Book sales, iTunes, and a renewable energy-powered Internet: Leaping into the future, and over a cliff

What would happen if the Internet suddenly were powered only with “renewable” energy? Let’s imagine what the impact would be in a place like Ontario.

First, customer contact centres at companies like Rogers (my Internet provider) would be swamped with calls from initially testy then angry then frantically-desperate-enraged customers demanding to know precisely how long they would have to wait, with their lives on hold, before rock-solid 24/7 internet service was restored.

The face of a 100-percent-renewable-energy electric grid. Electric utilities call centres and elected politicians’ staff would suddenly spend most of their time speaking with people who sound like this person looks

The face of a 100-percent-renewable-energy electric grid. Internet provider and electric utility call centres, and, soon after, elected politicians’ staff would suddenly spend most of their time speaking with people who sound like this person looks.

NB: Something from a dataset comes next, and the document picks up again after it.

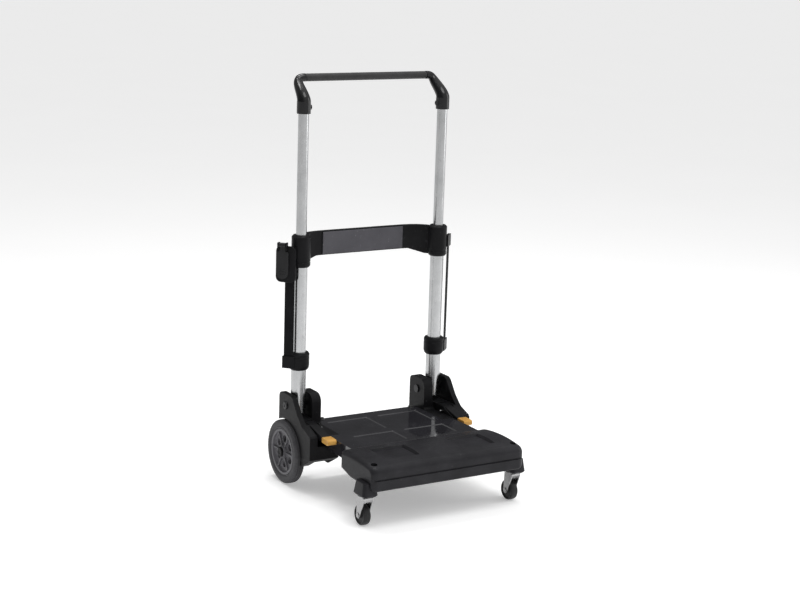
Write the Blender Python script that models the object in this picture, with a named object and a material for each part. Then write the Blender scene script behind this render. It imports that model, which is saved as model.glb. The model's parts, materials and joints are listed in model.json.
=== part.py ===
"""Folding platform cart: a moulded deck on two rear wheels and two front casters, with a telescopic
push handle on a mast that folds forward onto the deck.

+Z is up with the floor at zero, +X is the cart's right-hand side and -Y its front, where the casters are.
"""

import math

import bmesh
import bpy
from mathutils import Matrix, Vector
from mathutils.geometry import interpolate_bezier

MM = 0.001
GAP = 0.3 * MM  # left between pieces that touch
RUNNING_FIT = 0.3 * MM  # between a bore and the pin that turns in it
SIDES = (("left", -1), ("right", 1))
SKIN = 4 * MM  # wall of the mouldings, and how far a cutter runs past what it cuts
SHARP_FROM = math.radians(32)
SAME_POINT = 0.001 * MM

# Rear wheels.
WHEEL_R = 80 * MM
WHEEL_WIDTH = 27 * MM
TREAD_CROWN = ((0.88, 1.0), (0.955, 0.8), (0.99, 0.42))  # shares of the radius and of half the width
RIM_R = 58 * MM
RIM_THICK = 6 * MM
RIM_FILLET = 3 * MM
RIM_RECESS = 2 * MM
AXLE_R = 6 * MM
HUB_BOSS_R = 15 * MM
HUB_DRAFT = 1.5 * MM
HUB_WEB = 5 * MM
HUB_HOLE_R = 9 * MM
HUB_HOLES = 6
ARCH_SIDE = 1 * MM
ARCH_CLEARANCE = 3 * MM
ARCH_ROOF = 5 * MM
CAP_R = 13 * MM
CAP_RIM = 2 * MM
CAP_TAPER = 3 * MM
CAP_OVER_AXLE = 2 * MM
AXLE_PAST_WHEEL = 3 * MM

# Uprights: each is a lower tube, a middle tube fixed in it and an upper tube that slides.
TUBE_X = 196 * MM
MAST_Y = 150 * MM
LOWER_R = 19 * MM
LOWER_WALL = 1.6 * MM
LOWER_TOP = 326 * MM
FIXED_FIT = 0.4 * MM
MIDDLE_R = LOWER_R - LOWER_WALL - FIXED_FIT
MIDDLE_WALL = 2 * MM
MIDDLE_TOP = 619 * MM
MIDDLE_BORE = MIDDLE_R - MIDDLE_WALL
SLIDE_FIT = 2 * MM
UPPER_R = MIDDLE_BORE - SLIDE_FIT
UPPER_WALL = 1.6 * MM
UPPER_ENGAGED = 109 * MM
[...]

Wikipedia: “I know everything”
Facebook: “I know everyone”
Google: “I can find everything”
The Internet: “Without me, you guys are nothing”
The Electric Grid: “Kids… ”

The Internet providers’ call centre staff would, rightly, hot-potato the issue and tell customers to call those who are more directly connected with the problem, i.e. those in the electric power industry. They would quickly become able to recite at will the telephone numbers of people in the customer contact centre at the electric utility that served the customer.

From there, the customer call experience would proceed along the following lines:

  1. The utility call centre people would likewise hot-potato the issue and tell callers to get in touch with the Ontario Energy Board (the organization that regulates the electric power industry in Ontario).
  2. The OEB would hot potato the customer to the office of the provincial Energy minister, who after being utterly overwhelmed would punt off to the premier herself.
  3. The premier’s staff would then face a nightmare deluge of infuriated Internet customers demanding rock-solid 24/7 electricity, just like they had in the good old days. Watergate would look like a Jerky Boys crank call by comparison.

The above-described likely reaction to a less-than-100-percent-reliable Internet describes perfectly (if I may say so myself) how things would play out if the organization behind the Leap Manifesto got its way and Canadian provinces and territories moved to a 100 percent “renewable energy” electric grid.

Why would the customers of Internet providers react so viscerally if the Internet suddenly became “renewable” powered, as the Leap Manifesto co-signers demand? Because the Internet runs on electricity. The reason the Internet is so ubiquitous is because the innumerable servers around the world that make it work run on 24/7 electricity. They do not run on renewable energy. No server in the world does. No, servers all across the world run on electricity from electric grids that are powered by machines that run 24/7.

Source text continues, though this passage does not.